(Stated task):
Repeat exactly, please, the lines that begin at the start of the listing and end at the line holding "# the underside".

(Data shown):

────────────────────────────────────────

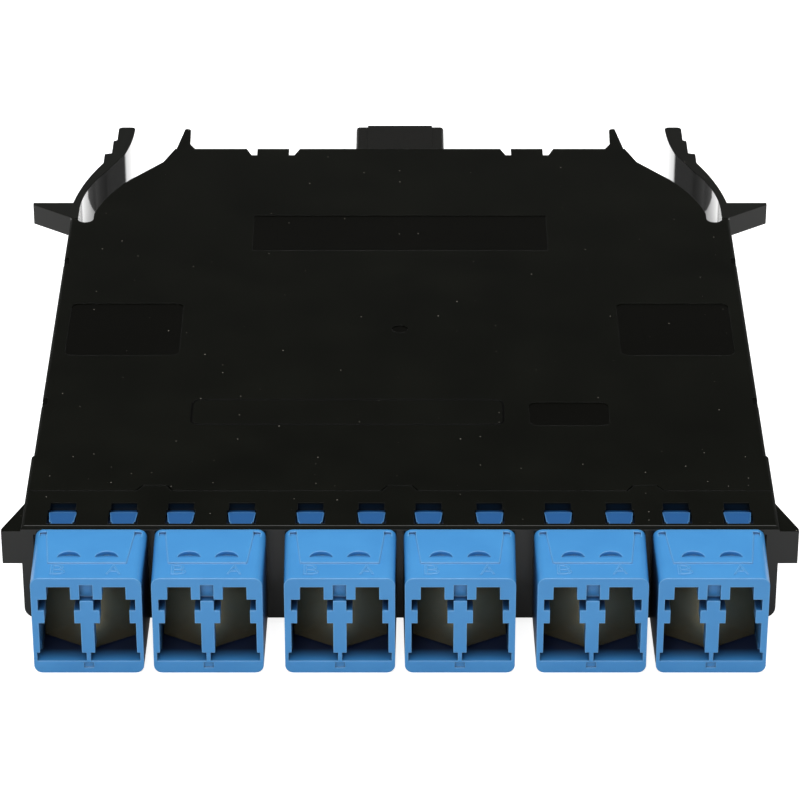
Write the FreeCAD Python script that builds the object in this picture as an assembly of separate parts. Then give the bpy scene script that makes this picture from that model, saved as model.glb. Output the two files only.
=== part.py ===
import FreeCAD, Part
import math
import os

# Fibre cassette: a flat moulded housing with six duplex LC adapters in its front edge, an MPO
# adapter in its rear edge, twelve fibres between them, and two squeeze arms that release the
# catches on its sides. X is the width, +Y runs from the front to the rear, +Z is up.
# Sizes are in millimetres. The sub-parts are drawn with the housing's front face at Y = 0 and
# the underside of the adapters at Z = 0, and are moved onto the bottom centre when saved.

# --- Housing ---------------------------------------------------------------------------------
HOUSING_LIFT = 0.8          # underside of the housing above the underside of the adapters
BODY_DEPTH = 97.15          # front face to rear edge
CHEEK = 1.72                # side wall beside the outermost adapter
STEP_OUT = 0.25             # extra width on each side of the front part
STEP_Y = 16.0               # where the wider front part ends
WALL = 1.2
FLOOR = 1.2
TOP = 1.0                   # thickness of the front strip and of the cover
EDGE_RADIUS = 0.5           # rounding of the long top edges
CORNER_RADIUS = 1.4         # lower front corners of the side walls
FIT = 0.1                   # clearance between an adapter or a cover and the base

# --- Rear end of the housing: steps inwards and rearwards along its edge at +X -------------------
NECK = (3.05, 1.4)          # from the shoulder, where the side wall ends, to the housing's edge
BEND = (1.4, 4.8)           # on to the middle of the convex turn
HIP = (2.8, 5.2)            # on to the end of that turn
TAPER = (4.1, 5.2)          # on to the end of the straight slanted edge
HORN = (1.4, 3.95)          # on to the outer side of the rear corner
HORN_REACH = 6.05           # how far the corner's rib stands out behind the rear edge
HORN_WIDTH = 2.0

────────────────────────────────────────

(Solution for this task):
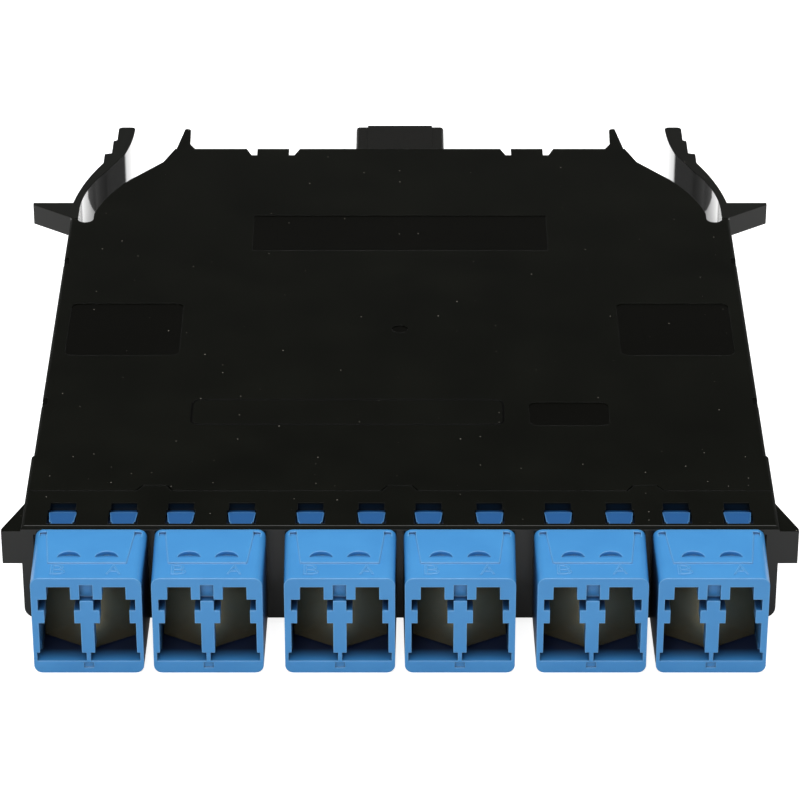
Write the FreeCAD Python script that builds the object in this picture as an assembly of separate parts. Then give the bpy scene script that makes this picture from that model, saved as model.glb. Output the two files only.
=== part.py ===
import FreeCAD, Part
import math
import os

# Fibre cassette: a flat moulded housing with six duplex LC adapters in its front edge, an MPO
# adapter in its rear edge, twelve fibres between them, and two squeeze arms that release the
# catches on its sides. X is the width, +Y runs from the front to the rear, +Z is up.
# Sizes are in millimetres. The sub-parts are drawn with the housing's front face at Y = 0 and
# the underside of the adapters at Z = 0, and are moved onto the bottom centre when saved.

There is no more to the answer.